### What the task requires
Return the full material exactly.

....

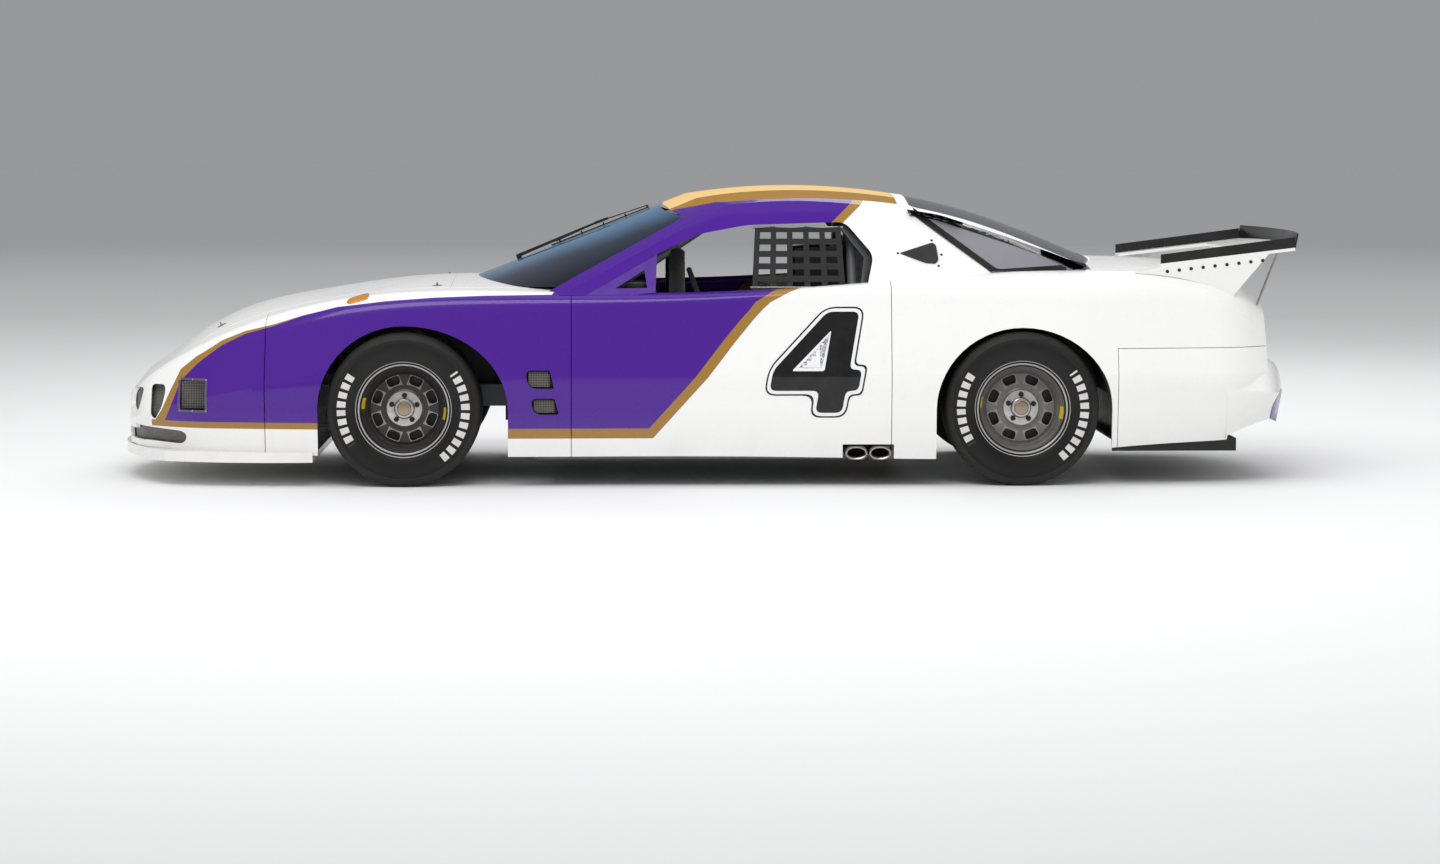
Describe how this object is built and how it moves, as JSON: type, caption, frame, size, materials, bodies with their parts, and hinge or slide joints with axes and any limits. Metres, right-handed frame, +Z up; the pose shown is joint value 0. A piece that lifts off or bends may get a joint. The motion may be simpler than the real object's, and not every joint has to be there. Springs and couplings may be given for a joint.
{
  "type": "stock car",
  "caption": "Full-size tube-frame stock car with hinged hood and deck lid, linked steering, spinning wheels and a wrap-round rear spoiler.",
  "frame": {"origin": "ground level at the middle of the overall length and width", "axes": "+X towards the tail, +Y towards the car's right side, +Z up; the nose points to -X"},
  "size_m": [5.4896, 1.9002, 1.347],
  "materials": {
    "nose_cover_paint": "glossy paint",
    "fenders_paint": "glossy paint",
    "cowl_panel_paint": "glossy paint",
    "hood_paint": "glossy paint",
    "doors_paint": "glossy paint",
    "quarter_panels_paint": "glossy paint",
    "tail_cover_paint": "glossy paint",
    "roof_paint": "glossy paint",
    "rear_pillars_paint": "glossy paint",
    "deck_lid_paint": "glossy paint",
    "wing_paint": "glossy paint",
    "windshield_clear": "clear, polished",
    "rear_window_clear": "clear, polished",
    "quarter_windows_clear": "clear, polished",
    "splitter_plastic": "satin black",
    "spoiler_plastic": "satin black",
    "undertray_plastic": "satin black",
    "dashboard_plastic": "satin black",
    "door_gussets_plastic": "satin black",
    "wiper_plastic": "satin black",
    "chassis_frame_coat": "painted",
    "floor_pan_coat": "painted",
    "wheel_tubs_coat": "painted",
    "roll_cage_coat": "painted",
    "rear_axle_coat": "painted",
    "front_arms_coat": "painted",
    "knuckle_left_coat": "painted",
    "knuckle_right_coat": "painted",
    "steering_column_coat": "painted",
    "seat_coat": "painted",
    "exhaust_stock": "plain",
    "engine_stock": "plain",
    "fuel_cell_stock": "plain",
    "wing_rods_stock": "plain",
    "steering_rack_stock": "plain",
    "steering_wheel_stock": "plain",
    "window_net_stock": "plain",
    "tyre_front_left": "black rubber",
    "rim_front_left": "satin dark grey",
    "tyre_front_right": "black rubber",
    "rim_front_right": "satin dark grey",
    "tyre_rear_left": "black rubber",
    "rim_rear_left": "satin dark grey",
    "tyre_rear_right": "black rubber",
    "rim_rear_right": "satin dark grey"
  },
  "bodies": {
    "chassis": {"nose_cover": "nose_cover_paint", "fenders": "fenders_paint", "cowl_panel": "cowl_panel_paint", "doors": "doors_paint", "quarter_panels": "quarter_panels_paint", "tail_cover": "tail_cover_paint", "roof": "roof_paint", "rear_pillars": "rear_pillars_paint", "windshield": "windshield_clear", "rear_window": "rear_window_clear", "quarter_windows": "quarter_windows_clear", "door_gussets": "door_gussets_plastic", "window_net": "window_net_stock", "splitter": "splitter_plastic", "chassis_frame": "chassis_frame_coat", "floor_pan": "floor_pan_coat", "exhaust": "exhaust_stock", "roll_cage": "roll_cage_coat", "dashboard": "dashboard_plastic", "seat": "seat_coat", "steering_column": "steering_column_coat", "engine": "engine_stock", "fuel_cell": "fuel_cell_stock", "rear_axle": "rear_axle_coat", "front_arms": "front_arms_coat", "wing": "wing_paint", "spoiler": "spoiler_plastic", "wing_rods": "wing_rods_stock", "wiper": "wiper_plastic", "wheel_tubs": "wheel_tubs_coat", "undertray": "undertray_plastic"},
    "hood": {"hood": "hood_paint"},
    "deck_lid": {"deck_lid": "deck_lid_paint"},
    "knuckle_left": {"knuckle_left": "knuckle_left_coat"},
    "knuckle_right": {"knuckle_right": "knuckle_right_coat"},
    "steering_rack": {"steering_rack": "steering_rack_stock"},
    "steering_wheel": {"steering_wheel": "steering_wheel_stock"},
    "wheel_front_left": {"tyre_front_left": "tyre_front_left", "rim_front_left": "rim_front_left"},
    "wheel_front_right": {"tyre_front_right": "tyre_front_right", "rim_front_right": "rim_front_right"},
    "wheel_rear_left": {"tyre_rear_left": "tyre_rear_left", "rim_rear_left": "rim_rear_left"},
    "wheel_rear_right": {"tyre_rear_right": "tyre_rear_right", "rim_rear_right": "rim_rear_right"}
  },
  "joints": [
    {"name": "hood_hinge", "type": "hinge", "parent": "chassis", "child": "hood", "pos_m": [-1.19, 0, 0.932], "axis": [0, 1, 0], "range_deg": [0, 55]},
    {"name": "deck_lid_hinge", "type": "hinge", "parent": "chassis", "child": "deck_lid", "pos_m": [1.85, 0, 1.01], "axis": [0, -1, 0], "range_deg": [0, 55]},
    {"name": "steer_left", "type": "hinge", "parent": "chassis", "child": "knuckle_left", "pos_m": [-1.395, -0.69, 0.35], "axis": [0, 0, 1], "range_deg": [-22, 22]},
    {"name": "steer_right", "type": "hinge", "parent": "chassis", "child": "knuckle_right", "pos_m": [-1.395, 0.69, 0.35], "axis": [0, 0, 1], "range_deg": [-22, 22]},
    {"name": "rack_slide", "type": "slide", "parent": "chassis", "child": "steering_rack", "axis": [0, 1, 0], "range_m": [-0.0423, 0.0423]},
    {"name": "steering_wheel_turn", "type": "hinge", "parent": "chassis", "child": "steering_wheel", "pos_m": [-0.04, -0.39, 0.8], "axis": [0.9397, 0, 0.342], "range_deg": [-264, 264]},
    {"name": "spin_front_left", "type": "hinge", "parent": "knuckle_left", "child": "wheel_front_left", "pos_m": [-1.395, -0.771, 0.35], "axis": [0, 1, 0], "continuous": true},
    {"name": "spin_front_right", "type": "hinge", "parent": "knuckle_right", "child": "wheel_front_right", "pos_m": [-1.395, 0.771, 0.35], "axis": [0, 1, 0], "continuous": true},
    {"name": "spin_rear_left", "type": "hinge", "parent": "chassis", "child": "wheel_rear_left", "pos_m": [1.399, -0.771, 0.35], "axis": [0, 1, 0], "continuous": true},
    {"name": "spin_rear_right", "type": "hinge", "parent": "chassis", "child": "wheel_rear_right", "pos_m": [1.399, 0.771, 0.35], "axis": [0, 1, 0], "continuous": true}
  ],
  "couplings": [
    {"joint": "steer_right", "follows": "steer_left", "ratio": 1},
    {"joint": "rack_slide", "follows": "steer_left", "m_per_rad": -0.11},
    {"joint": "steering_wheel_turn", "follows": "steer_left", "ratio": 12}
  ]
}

....

### Solution for this problem
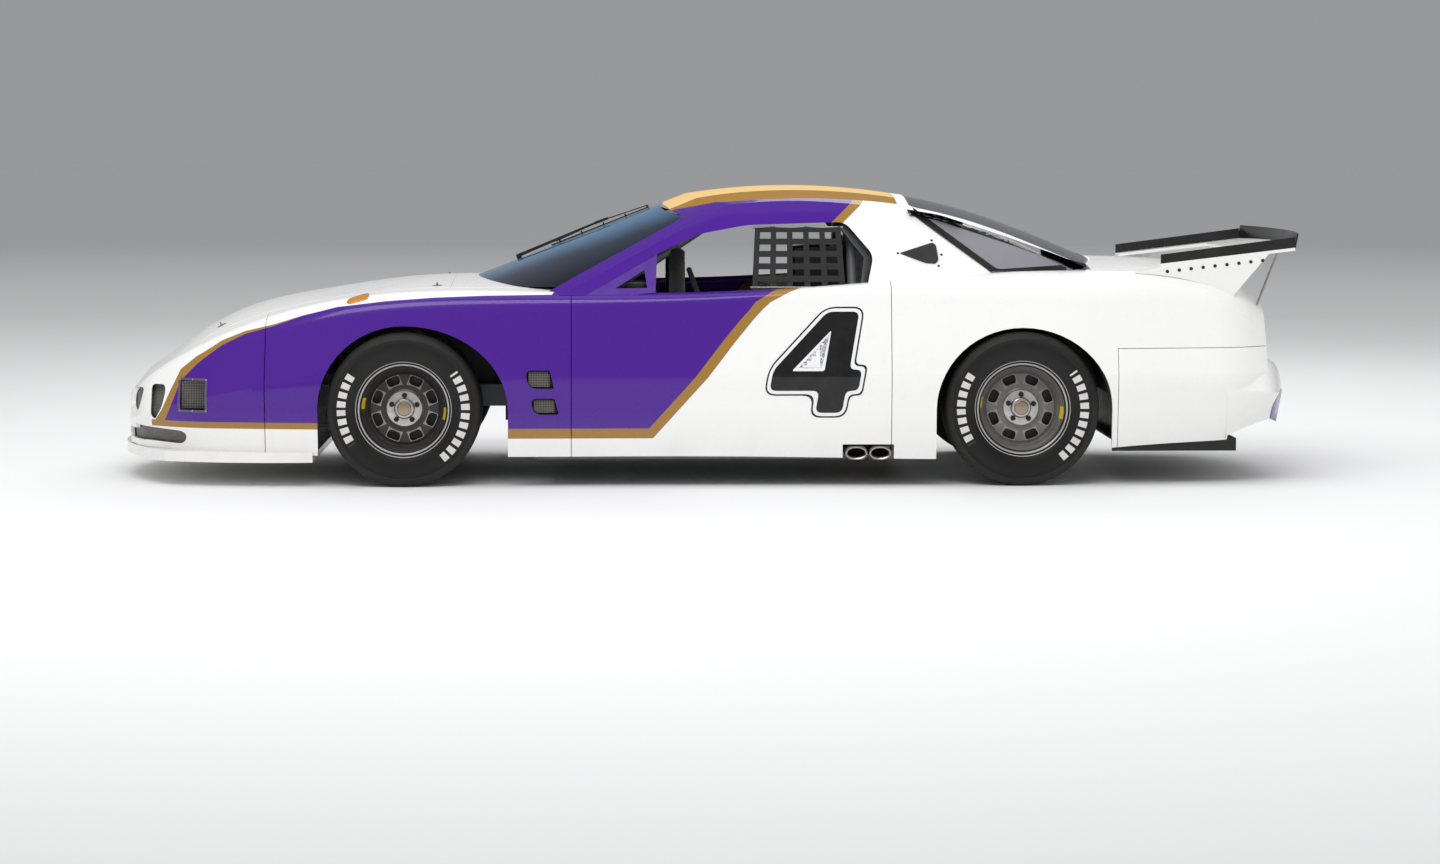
Describe how this object is built and how it moves, as JSON: type, caption, frame, size, materials, bodies with their parts, and hinge or slide joints with axes and any limits. Metres, right-handed frame, +Z up; the pose shown is joint value 0. A piece that lifts off or bends may get a joint. The motion may be simpler than the real object's, and not every joint has to be there. Springs and couplings may be given for a joint.
{
  "type": "stock car",
  "caption": "Full-size tube-frame stock car with hinged hood and deck lid, linked steering, spinning wheels and a wrap-round rear spoiler.",
  "frame": {"origin": "ground level at the middle of the overall length and width", "axes": "+X towards the tail, +Y towards the car's right side, +Z up; the nose points to -X"},
  "size_m": [5.4896, 1.9002, 1.347],
  "materials": {
    "nose_cover_paint": "glossy paint",
    "fenders_paint": "glossy paint",
    "cowl_panel_paint": "glossy paint",
    "hood_paint": "glossy paint",
    "doors_paint": "glossy paint",
    "quarter_panels_paint": "glossy paint",
    "tail_cover_paint": "glossy paint",
    "roof_paint": "glossy paint",
    "rear_pillars_paint": "glossy paint",
    "deck_lid_paint": "glossy paint",
    "wing_paint": "glossy paint",
    "windshield_clear": "clear, polished",
    "rear_window_clear": "clear, polished",
    "quarter_windows_clear": "clear, polished",
    "splitter_plastic": "satin black",
    "spoiler_plastic": "satin black",
    "undertray_plastic": "satin black",
    "dashboard_plastic": "satin black",
    "door_gussets_plastic": "satin black",
    "wiper_plastic": "satin black",
    "chassis_frame_coat": "painted",
    "floor_pan_coat": "painted",
    "wheel_tubs_coat": "painted",
    "roll_cage_coat": "painted",
    "rear_axle_coat": "painted",
    "front_arms_coat": "painted",
    "knuckle_left_coat": "painted",
    "knuckle_right_coat": "painted",
    "steering_column_coat": "painted",
    "seat_coat": "painted",
    "exhaust_stock": "plain",
    "engine_stock": "plain",
    "fuel_cell_stock": "plain",
    "wing_rods_stock": "plain",
    "steering_rack_stock": "plain",
    "steering_wheel_stock": "plain",
    "window_net_stock": "plain",
    "tyre_front_left": "black rubber",
    "rim_front_left": "satin dark grey",
    "tyre_front_right": "black rubber",
    "rim_front_right": "satin dark grey",
    "tyre_rear_left": "black rubber",
    "rim_rear_left": "satin dark grey",
    "tyre_rear_right": "black rubber",
    "rim_rear_right": "satin dark grey"
  },
  "bodies": {
    "chassis": {"nose_cover": "nose_cover_paint", "fenders": "fenders_paint", "cowl_panel": "cowl_panel_paint", "doors": "doors_paint", "quarter_panels": "quarter_panels_paint", "tail_cover": "tail_cover_paint", "roof": "roof_paint", "rear_pillars": "rear_pillars_paint", "windshield": "windshield_clear", "rear_window": "rear_window_clear", "quarter_windows": "quarter_windows_clear", "door_gussets": "door_gussets_plastic", "window_net": "window_net_stock", "splitter": "splitter_plastic", "chassis_frame": "chassis_frame_coat", "floor_pan": "floor_pan_coat", "exhaust": "exhaust_stock", "roll_cage": "roll_cage_coat", "dashboard": "dashboard_plastic", "seat": "seat_coat", "steering_column": "steering_column_coat", "engine": "engine_stock", "fuel_cell": "fuel_cell_stock", "rear_axle": "rear_axle_coat", "front_arms": "front_arms_coat", "wing": "wing_paint", "spoiler": "spoiler_plastic", "wing_rods": "wing_rods_stock", "wiper": "wiper_plastic", "wheel_tubs": "wheel_tubs_coat", "undertray": "undertray_plastic"},
    "hood": {"hood": "hood_paint"},
    "deck_lid": {"deck_lid": "deck_lid_paint"},
    "knuckle_left": {"knuckle_left": "knuckle_left_coat"},
    "knuckle_right": {"knuckle_right": "knuckle_right_coat"},
    "steering_rack": {"steering_rack": "steering_rack_stock"},
    "steering_wheel": {"steering_wheel": "steering_wheel_stock"},
    "wheel_front_left": {"tyre_front_left": "tyre_front_left", "rim_front_left": "rim_front_left"},
    "wheel_front_right": {"tyre_front_right": "tyre_front_right", "rim_front_right": "rim_front_right"},
    "wheel_rear_left": {"tyre_rear_left": "tyre_rear_left", "rim_rear_left": "rim_rear_left"},
    "wheel_rear_right": {"tyre_rear_right": "tyre_rear_right", "rim_rear_right": "rim_rear_right"}
  },
  "joints": [
    {"name": "hood_hinge", "type": "hinge", "parent": "chassis", "child": "hood", "pos_m": [-1.19, 0, 0.932], "axis": [0, 1, 0], "range_deg": [0, 55]},
    {"name": "deck_lid_hinge", "type": "hinge", "parent": "chassis", "child": "deck_lid", "pos_m": [1.85, 0, 1.01], "axis": [0, -1, 0], "range_deg": [0, 55]},
    {"name": "steer_left", "type": "hinge", "parent": "chassis", "child": "knuckle_left", "pos_m": [-1.395, -0.69, 0.35], "axis": [0, 0, 1], "range_deg": [-22, 22]},
    {"name": "steer_right", "type": "hinge", "parent": "chassis", "child": "knuckle_right", "pos_m": [-1.395, 0.69, 0.35], "axis": [0, 0, 1], "range_deg": [-22, 22]},
    {"name": "rack_slide", "type": "slide", "parent": "chassis", "child": "steering_rack", "axis": [0, 1, 0], "range_m": [-0.0423, 0.0423]},
    {"name": "steering_wheel_turn", "type": "hinge", "parent": "chassis", "child": "steering_wheel", "pos_m": [-0.04, -0.39, 0.8], "axis": [0.9397, 0, 0.342], "range_deg": [-264, 264]},
    {"name": "spin_front_left", "type": "hinge", "parent": "knuckle_left", "child": "wheel_front_left", "pos_m": [-1.395, -0.771, 0.35], "axis": [0, 1, 0], "continuous": true},
    {"name": "spin_front_right", "type": "hinge", "parent": "knuckle_right", "child": "wheel_front_right", "pos_m": [-1.395, 0.771, 0.35], "axis": [0, 1, 0], "continuous": true},
    {"name": "spin_rear_left", "type": "hinge", "parent": "chassis", "child": "wheel_rear_left", "pos_m": [1.399, -0.771, 0.35], "axis": [0, 1, 0], "continuous": true},
    {"name": "spin_rear_right", "type": "hinge", "parent": "chassis", "child": "wheel_rear_right", "pos_m": [1.399, 0.771, 0.35], "axis": [0, 1, 0], "continuous": true}
  ],
  "couplings": [
    {"joint": "steer_right", "follows": "steer_left", "ratio": 1},
    {"joint": "rack_slide", "follows": "steer_left", "m_per_rad": -0.11},
    {"joint": "steering_wheel_turn", "follows": "steer_left", "ratio": 12}
  ]
}